_WHAT YOU ARE ASKED TO DO_:
Reproduce the listing verbatim.

_DATASET EXCERPT_:
** Start **

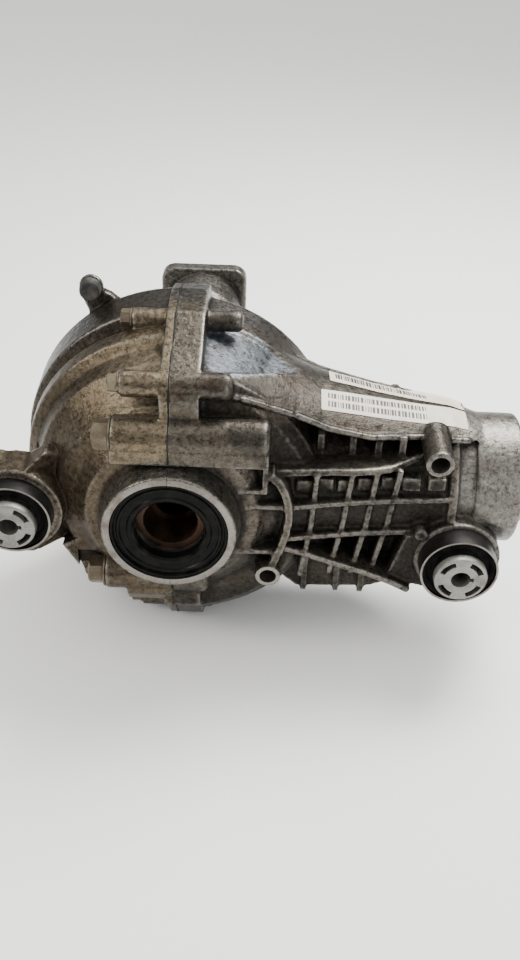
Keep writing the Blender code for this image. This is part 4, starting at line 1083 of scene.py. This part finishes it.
def studio():
    bm = bmesh.new()
    size = 6.0
    corners = [bm.verts.new((x * size, y * size, 0.0)) for x, y in ((-1, -1), (1, -1), (1, 1), (-1, 1))]
    bm.faces.new(corners)
    f = Finish("pale_floor")
    f.surface((0.93, 0.93, 0.92, 1.0), 0.7, 0.0)
    floor = mesh_object("floor", bm, [f.material])
    world = bpy.data.worlds.new("studio")
    world.use_nodes = True
    sky = world.node_tree.nodes
    background = sky["Background"]
    where, height, colours = (sky.new("ShaderNodeTexCoord"), sky.new("ShaderNodeSeparateXYZ"),
                              sky.new("ShaderNodeValToRGB"))
    link = world.node_tree.links.new
    link(where.outputs["Generated"], height.inputs[0])
    link(height.outputs["Z"], colours.inputs["Fac"])
    link(colours.outputs["Color"], background.inputs["Color"])
    bands = colours.color_ramp
    bands.elements[0].position, bands.elements[0].color = 0.0, (0.10, 0.10, 0.10, 1.0)
    bands.elements[1].position, bands.elements[1].color = 0.92, (1.0, 1.0, 1.0, 1.0)
    for at, level in ((0.30, 0.14), (0.52, 0.55), (0.70, 0.95)):
        bands.elements.new(at).color = (level, level, level * 0.98, 1.0)
    background.inputs["Strength"].default_value = 1.5
    bpy.context.scene.world = world
    lights = (
        ("key", (0.35, 0.35, 0.95), 0.5, 22.0, (1.0, 0.99, 0.97)),
        ("fill", (-0.9, -0.5, 0.8), 0.4, 7.0, (1.0, 0.96, 0.90)),
        ("front", (0.7, -1.1, 0.45), 0.25, 4.5, (0.95, 0.97, 1.0)),
    )
    target = Vector((0.0, -0.05, 0.1))
    for name, at, size, power, colour in lights:
        lamp = bpy.data.lights.new(name, "AREA")
        lamp.size = size
        lamp.energy = power
        lamp.color = colour
        holder = bpy.data.objects.new(name, lamp)
        holder.location = at
        holder.rotation_euler = (target - Vector(at)).to_track_quat("-Z", "Y").to_euler()
        bpy.context.scene.collection.objects.link(holder)


def camera():
    """Looks at the bore side from 36 degrees above, rolled by 2 degrees as the photographer held it."""
    elevation, azimuth, roll = math.radians(36.0), math.radians(0.3), math.radians(2.0)
    forward = Vector((-math.sin(azimuth) * math.cos(elevation), math.cos(azimuth) * math.cos(elevation),
                      -math.sin(elevation)))
    level = Vector((math.cos(azimuth), math.sin(azimuth), 0.0))
    down = forward.cross(level)
    right = level * math.cos(roll) - down * math.sin(roll)
    up = -(level * math.sin(roll) + down * math.cos(roll))
    lens = bpy.data.cameras.new("camera")
    lens.lens = 37.5
    lens.sensor_width = 36.0
    lens.clip_end = 50.0
    view = bpy.data.objects.new("camera", lens)
    rotation = Matrix((right, up, -forward)).transposed().to_4x4()
    view.matrix_world = Matrix.Translation(place("X", 57.44, -549.82, 388.96)) @ rotation
    bpy.context.scene.collection.objects.link(view)
    bpy.context.scene.camera = view


# ---------------- making

carrier = carrier_casting()
cover_casting()
axle_tube()
screws()
plug("fill_plug", FILL_PLUG)
plug("drain_plug", DRAIN_PLUG)
bush("front_bush", FRONT_BUSH, FRONT_BUSH_END, 0)
bush("rear_bush", REAR_BUSH, REAR_BUSH_END, 0)
seal("near_output_seal", "Y", BORE_FACE_Y + 1.2, -65.0, 36.5, 21.5, WET_RUBBER)
seal("far_output_seal", "Y", TUBE_END_Y - 1.5, TUBE_END_Y - 11.5, 25.7, 17.1, MATT_RUBBER)
seal("pinion_seal", "X", 208.0, 197.0, 34.0, 20.4, MATT_RUBBER)
breather()
nose_parts()
output_shaft()
label("lower_label", carrier, (91, 186), (22, 7), (17, -6), ((17, 25), (5, 13)), 3)
label("upper_label", carrier, (97, 186), (-4, -22), (-9, -32), ((7, 23),), 8)
dress_cad()
studio()
camera()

** End **

_EXERCISE RESPONSE_:
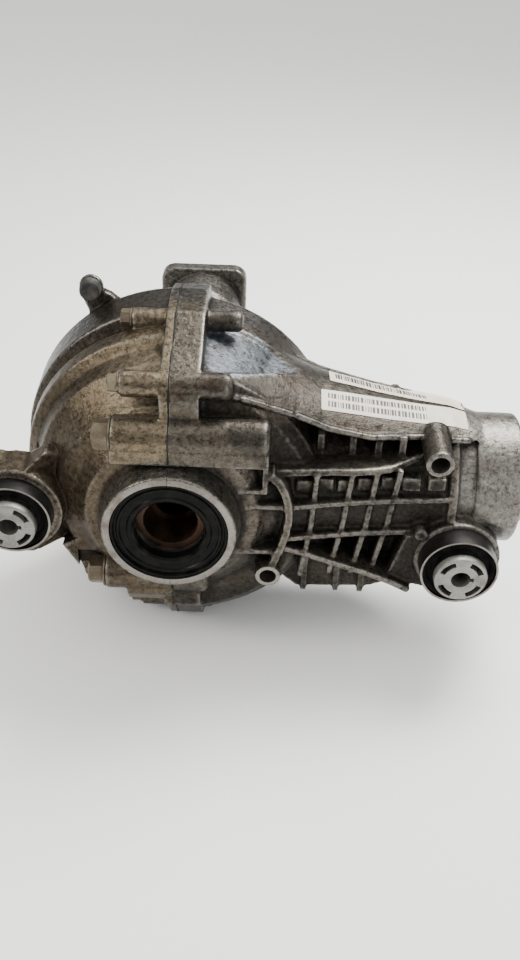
Keep writing the Blender code for this image. This is part 4, starting at line 1083 of scene.py. This part finishes it.
def studio():
    bm = bmesh.new()
    size = 6.0
    corners = [bm.verts.new((x * size, y * size, 0.0)) for x, y in ((-1, -1), (1, -1), (1, 1), (-1, 1))]
    bm.faces.new(corners)
    f = Finish("pale_floor")
    f.surface((0.93, 0.93, 0.92, 1.0), 0.7, 0.0)
    floor = mesh_object("floor", bm, [f.material])
    world = bpy.data.worlds.new("studio")
    world.use_nodes = True
    sky = world.node_tree.nodes
    background = sky["Background"]
    where, height, colours = (sky.new("ShaderNodeTexCoord"), sky.new("ShaderNodeSeparateXYZ"),
                              sky.new("ShaderNodeValToRGB"))
    link = world.node_tree.links.new
    link(where.outputs["Generated"], height.inputs[0])
    link(height.outputs["Z"], colours.inputs["Fac"])
    link(colours.outputs["Color"], background.inputs["Color"])
    bands = colours.color_ramp
    bands.elements[0].position, bands.elements[0].color = 0.0, (0.10, 0.10, 0.10, 1.0)
    bands.elements[1].position, bands.elements[1].color = 0.92, (1.0, 1.0, 1.0, 1.0)
    for at, level in ((0.30, 0.14), (0.52, 0.55), (0.70, 0.95)):
        bands.elements.new(at).color = (level, level, level * 0.98, 1.0)
    background.inputs["Strength"].default_value = 1.5
    bpy.context.scene.world = world
    lights = (
        ("key", (0.35, 0.35, 0.95), 0.5, 22.0, (1.0, 0.99, 0.97)),
        ("fill", (-0.9, -0.5, 0.8), 0.4, 7.0, (1.0, 0.96, 0.90)),
        ("front", (0.7, -1.1, 0.45), 0.25, 4.5, (0.95, 0.97, 1.0)),
    )
    target = Vector((0.0, -0.05, 0.1))
    for name, at, size, power, colour in lights:
        lamp = bpy.data.lights.new(name, "AREA")
        lamp.size = size
        lamp.energy = power
        lamp.color = colour
        holder = bpy.data.objects.new(name, lamp)
        holder.location = at
        holder.rotation_euler = (target - Vector(at)).to_track_quat("-Z", "Y").to_euler()
        bpy.context.scene.collection.objects.link(holder)


def camera():
    """Looks at the bore side from 36 degrees above, rolled by 2 degrees as the photographer held it."""
    elevation, azimuth, roll = math.radians(36.0), math.radians(0.3), math.radians(2.0)
    forward = Vector((-math.sin(azimuth) * math.cos(elevation), math.cos(azimuth) * math.cos(elevation),
                      -math.sin(elevation)))
    level = Vector((math.cos(azimuth), math.sin(azimuth), 0.0))
    down = forward.cross(level)
    right = level * math.cos(roll) - down * math.sin(roll)
    up = -(level * math.sin(roll) + down * math.cos(roll))
    lens = bpy.data.cameras.new("camera")
    lens.lens = 37.5
    lens.sensor_width = 36.0
    lens.clip_end = 50.0
    view = bpy.data.objects.new("camera", lens)
    rotation = Matrix((right, up, -forward)).transposed().to_4x4()
    view.matrix_world = Matrix.Translation(place("X", 57.44, -549.82, 388.96)) @ rotation
    bpy.context.scene.collection.objects.link(view)
    bpy.context.scene.camera = view


# ---------------- making

carrier = carrier_casting()
cover_casting()
axle_tube()
screws()
plug("fill_plug", FILL_PLUG)
plug("drain_plug", DRAIN_PLUG)
bush("front_bush", FRONT_BUSH, FRONT_BUSH_END, 0)
bush("rear_bush", REAR_BUSH, REAR_BUSH_END, 0)
seal("near_output_seal", "Y", BORE_FACE_Y + 1.2, -65.0, 36.5, 21.5, WET_RUBBER)
seal("far_output_seal", "Y", TUBE_END_Y - 1.5, TUBE_END_Y - 11.5, 25.7, 17.1, MATT_RUBBER)
seal("pinion_seal", "X", 208.0, 197.0, 34.0, 20.4, MATT_RUBBER)
breather()
nose_parts()
output_shaft()
label("lower_label", carrier, (91, 186), (22, 7), (17, -6), ((17, 25), (5, 13)), 3)
label("upper_label", carrier, (97, 186), (-4, -22), (-9, -32), ((7, 23),), 8)
dress_cad()
studio()
camera()